Hang on, little comb!  I won’t abandon you!

*Wide-tooth or wide-toothed?  Google results are inconclusive.

Gluten-free baking and other disasters

Saturday morning, I made about 4 dozen gluten-free chocolate cookies, and they came out great.  Not great-for-gluten-free cookies.  Straight-up great.  This was one of the new things I tried, and I’m pretty darn happy with the results.  (I’m also typing this without my contacts in, so all the text is blurry and I’m relying on the inline spellcheck to catch all the mistakes.  Might not be happy with the results of this post.)  No disasters occurred during the making of those cookies. The bit about the house burning down might have been a bit prescient, though.  John kept me updated throughout the afternoon about the fire at the Annapolis Yacht Club.  Here’s an article in the local newspaper.  It mentions dozens of pedestrians watching the firefighting activity – John was one of those dozens!  (Does that technically mean he was one dozen?  John contains multitudes.)

Anyway, I also mentioned dogs eating dough.  Gaby and I made regular chocolate chip cookies for dinner, and Ginger (one of Mel’s dogs – the counter-surfer) licked three of them.  I usually under-cook my cookies, but these were a little less cooked than usual, so I think it counts as dough.  Prescient again? Or self-fulfilling prophecy, somehow?

Kitchen issues, part 436

This week has not been a good one for me and cooking.  I had the issue with the pie (it still turned out pretty good).  I dropped the salad all over the floor.  My cookies all came out fine, but I realized when my oven started pouring out smoke that I bought waxed paper instead of parchment paper.  The kitchen was smoky and the cookie sheets ended up all waxy and gross and hard to clean.  I hate waxed paper.  I’m planning more baking for this weekend.  I’ve learned from my mistakes, but I just know I’ll find something new to destroy.

Possible disasters:

  • I’m trying two things I’ve never baked before.  They’ll be inedible.
  • There are two ovens.  I’ll preheat one oven and try to bake in the other one, wasting hours on cookies that aren’t cooking and ruining the empty oven.
  • There are four hungry dogs in the house.  They’ll eat the dough.
  • There are four curious dogs in the house.  One of them will end up in the oven.
  • I’ll get distracted quoting Martin and Lewis with Mel and the cookies will burn.
  • I’ll get distracted quoting Martin and Lewis with Mel and the house will burn down.

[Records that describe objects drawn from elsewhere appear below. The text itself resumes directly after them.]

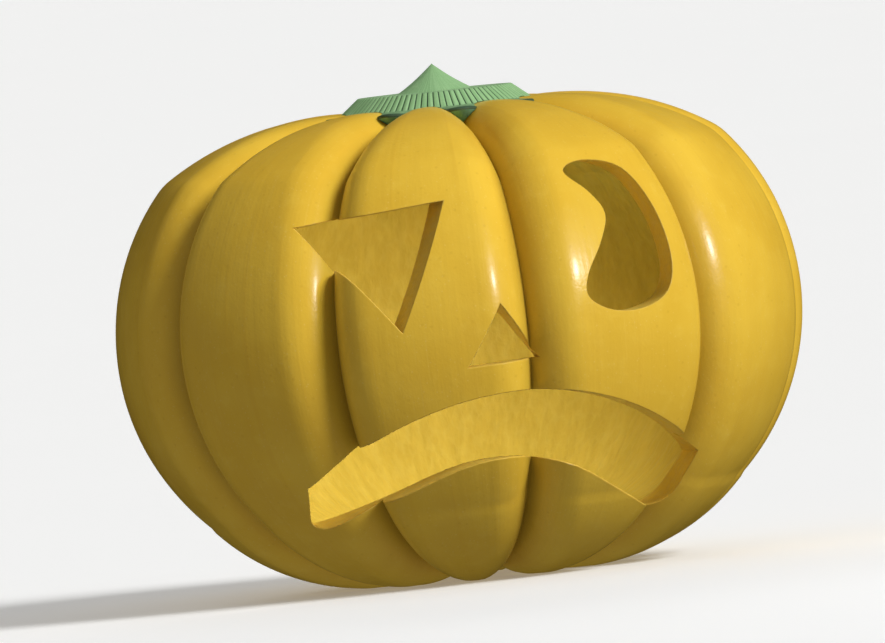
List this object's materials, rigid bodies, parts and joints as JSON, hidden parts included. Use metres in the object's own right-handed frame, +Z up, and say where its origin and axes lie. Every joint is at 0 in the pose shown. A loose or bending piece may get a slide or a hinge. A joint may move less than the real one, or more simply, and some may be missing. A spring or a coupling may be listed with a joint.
{
  "type": "carved pumpkin lantern",
  "caption": "Hollow ten-lobed pumpkin with two eyes, a nose and a frowning mouth cut through its front wall, and a low green stem.",
  "frame": {"origin": "under the middle of the pumpkin, on the plane that it rests on", "axes": "+Z up along the pumpkin's core, the carved face looks towards -Y"},
  "size_m": [0.2998, 0.2974, 0.2238],
  "materials": {
    "skin": "waxy golden yellow rind",
    "stem_green": "dull green stalk"
  },
  "bodies": {
    "root": {"pumpkin_shell": "skin", "stem": "stem_green"}
  },
  "joints": []
}
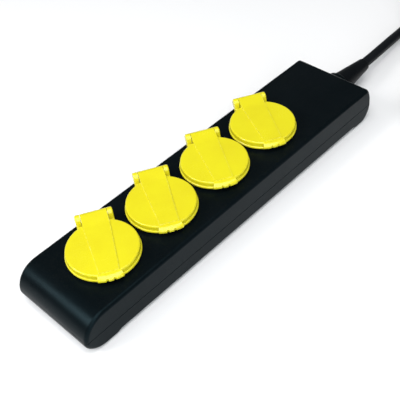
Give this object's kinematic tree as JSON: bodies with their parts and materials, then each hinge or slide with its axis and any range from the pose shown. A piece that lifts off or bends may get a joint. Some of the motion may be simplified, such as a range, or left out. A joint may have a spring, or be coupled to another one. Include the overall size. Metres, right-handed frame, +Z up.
{
  "type": "portable socket strip",
  "caption": "Long low black socket strip with round sprung yellow lids over earthed outlets, moulded stand pads and a rubber cord with an anti-kink boot and plug.",
  "frame": {"origin": "on the surface it stands on, below the middle of the housing's bounding box, cord spout included", "axes": "+X along the strip towards the cord, +Y across it towards the lids' hinges, +Z up"},
  "size_m": [0.5869, 0.1413, 0.0453],
  "materials": {
    "black_shell": "satin black moulded polycarbonate blend, fine spark-eroded grain",
    "outlet_black": "satin black moulded plastic",
    "yellow_lid": "lemon yellow moulded plastic, semi-gloss",
    "yellow_frame": "lemon yellow moulded plastic, semi-gloss",
    "soft_rubber": "soft black sealing rubber",
    "steel": "zinc plated steel",
    "spring_steel": "drawn spring wire",
    "brass": "stamped brass strip",
    "clamp_grey": "grey moulded nylon",
    "core_brown": "brown core insulation",
    "core_blue": "blue core insulation",
    "core_green": "green core insulation with a yellow stripe",
    "cord_rubber": "matt black rubber sheath",
    "boot_rubber": "matt black moulded rubber",
    "nickel": "nickel plated brass"
  },
  "bodies": {
    "housing": {"top_housing": "black_shell", "bottom_housing": "black_shell", "socket_insert_1": "outlet_black", "socket_insert_2": "outlet_black", "socket_insert_3": "outlet_black", "socket_insert_4": "outlet_black", "lid_frame_1": "yellow_frame", "lid_frame_2": "yellow_frame", "lid_frame_3": "yellow_frame", "lid_frame_4": "yellow_frame", "housing_seal": "soft_rubber", "housing_screws": "steel", "clamp_screws": "steel", "hinge_pin_1": "steel", "hinge_pin_2": "steel", "hinge_pin_3": "steel", "hinge_pin_4": "steel", "lid_spring_1": "spring_steel", "lid_spring_2": "spring_steel", "lid_spring_3": "spring_steel", "lid_spring_4": "spring_steel", "live_bar": "brass", "neutral_bar": "brass", "earth_bar": "brass", "cable_clamp": "clamp_grey", "live_wire": "core_brown", "neutral_wire": "core_blue", "earth_wire": "core_green", "cable_end": "cord_rubber", "power_cord": "cord_rubber", "cord_coil": "cord_rubber", "plug_lead": "cord_rubber", "strain_relief": "boot_rubber", "plug_body": "boot_rubber", "plug_pins": "nickel", "plug_earth_strips": "nickel"},
    "lid_1": {"lid_1": "yellow_lid", "lid_seal_1": "soft_rubber"},
    "lid_2": {"lid_2": "yellow_lid", "lid_seal_2": "soft_rubber"},
    "lid_3": {"lid_3": "yellow_lid", "lid_seal_3": "soft_rubber"},
    "lid_4": {"lid_4": "yellow_lid", "lid_seal_4": "soft_rubber"}
  },
  "joints": [
    {"name": "lid_1_hinge", "type": "hinge", "parent": "housing", "child": "lid_1", "pos_m": [-0.10085, 0.02884, 0.0415], "axis": [-0.866, 0.5, 0], "range_deg": [0, 110], "stiffness_Nm_per_rad": 0.012, "springref_deg": -28.65, "deforming": ["lid_spring_1"]},
    {"name": "lid_2_hinge", "type": "hinge", "parent": "housing", "child": "lid_2", "pos_m": [-0.04085, 0.02884, 0.0415], "axis": [-0.866, 0.5, 0], "range_deg": [0, 110], "stiffness_Nm_per_rad": 0.012, "springref_deg": -28.65, "deforming": ["lid_spring_2"]},
    {"name": "lid_3_hinge", "type": "hinge", "parent": "housing", "child": "lid_3", "pos_m": [0.01915, 0.02884, 0.0415], "axis": [-0.866, 0.5, 0], "range_deg": [0, 110], "stiffness_Nm_per_rad": 0.012, "springref_deg": -28.65, "deforming": ["lid_spring_3"]},
    {"name": "lid_4_hinge", "type": "hinge", "parent": "housing", "child": "lid_4", "pos_m": [0.07915, 0.02884, 0.0415], "axis": [-0.866, 0.5, 0], "range_deg": [0, 110], "stiffness_Nm_per_rad": 0.012, "springref_deg": -28.65, "deforming": ["lid_spring_4"]}
  ]
}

Yeah, those seem likely.  Who’s betting?

I can’t even

I made another pie on Monday.  One more pie.  That’s a crucial detail I missed when I started to put it all together.  I boiled sweet potatoes for only one pie.  I peeled them, put them in the mixing bowl.  Then I added the rest of the ingredients, according to my recipe.  Yes, according to my recipe WHICH IS WRITTEN FOR TWO PIES.  Started the mixer, noticed the resulting mixture was a bit runny….oh, shit.  Dropped head into hands.  I didn’t buy any more sweet potatoes, so I couldn’t just turn it into two pies.  Tasted the mixture – a bit sweeter than usual (because of DOUBLE the amount of sugar needed for ONE pie), but pretty good.  So at John’s suggestion, I added some flour to thicken it up, crossed my fingers, and cooked it.

I don’t know how it turned out.  It’s puffy, and it took longer to bake completely.  It was meant for my team at work – they’ll have to let me know.  I’ll just hide when they try it.  They’ve had it before!  They’ll know!

To make matters worse, also on Monday (after the pie made it into the oven), I dropped a plastic mixing bowl of caesar salad.  It landed right side up (small miracle), but half the salad bounced out of the bowl and landed on the floor.  I had to walk away.  Actually, I think I stomped away.  That’s also when I decided not to make cookies that night.  Too dangerous.

And you wonder why I don’t cook!  Maybe you don’t wonder.  THIS IS WHY.

I need a personal valet

You know what’s (maybe not so) surprisingly hard?  Trying to wash my hair without the use of my right index finger.  I sliced my finger up pretty good on a boot at the store yesterday (defective zipper), and it is really very irritating having to be this careful about the dominant finger on my dominant hand.  It’s not useless – I can type, so I can work – but the cuts sting like crazy when they get wet or when I curl my finger in too far (or too fast).  Washing hands?  Painful.  Washing dishes?  Sucky.  Washing hair?  Very difficult.  Pretty much anything to do with water.  And I have to bake tonight!  I like to mush the sweet potatoes when I add them to the mixer.  Guess I’ll be mushing one-handed.  And the cookies!  Oh, the cookies.

My life is hard.

I prefer to remember the times I spend alive and awake

I’ve been hearing lately that the Wednesday night before Thanksgiving is the booziest night of the year.  That seemed really odd to me (isn’t New Year’s Eve the booziest?), and maybe it’s not empirically true (is that a thing you can say?), but apparently, it’s enough of a thing to have its own rather charming really off-putting name: Blackout Wednesday.

John and I are about to brave the wilds of downtown Annapolis to find dinner.  Wish us luck dodging the overeager drinkers!  (It’s early yet – we’re probably safe.)